▸ **Stated problem**: Scan the material that follows. Copy every line containing the word "manifold".

▸ **Data extract**:
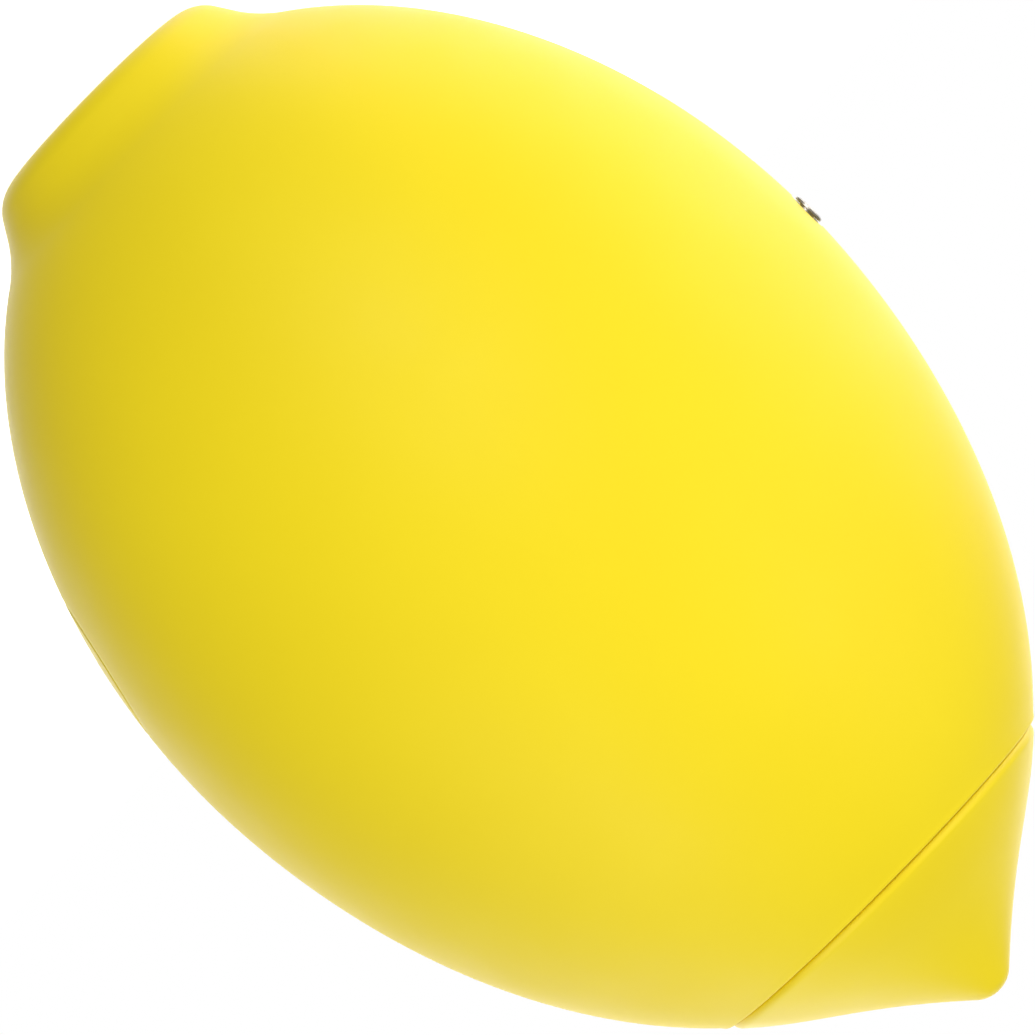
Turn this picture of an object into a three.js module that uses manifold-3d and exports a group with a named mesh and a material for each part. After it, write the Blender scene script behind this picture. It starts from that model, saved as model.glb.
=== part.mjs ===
// Lemon-shaped hand-held mist sprayer: a rechargeable body under a soft seamless skin, a water
// tank in its nose half, a lift-out mist head with a wick, and a pointed nose cap.
//
// Millimetres, +Z up. The lemon stands on its flat stem end with its axis on Z and its nose up.
// The origin is the centre of the flat stem face. The push button is at the front (-Y) and the
// charging contacts are at the back (+Y). The inner shells part on the plane X = 0.
import * as THREE from 'three';
import { mergeVertices } from 'three/addons/utils/BufferGeometryUtils.js';
import Module from 'manifold-3d';

const wasm = await Module();
wasm.setup();

// ---- Driving dimensions: the outside ----
const LENGTH = 100.0; // flat stem face to nose tip
const BODY_D = 66.3; // widest diameter
const EQUATOR_Z = 45.45; // height of the widest place
const STEM_ROOT_Z = 4.7; // where the stem knob meets the body
const FOOT_R = 9.05; // flat face that the lemon stands on
const FOOT_ROUND = 3.4; // round between the flat face and the knob's side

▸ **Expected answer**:
Turn this picture of an object into a three.js module that uses manifold-3d and exports a group with a named mesh and a material for each part. After it, write the Blender scene script behind this picture. It starts from that model, saved as model.glb.
import Module from 'manifold-3d';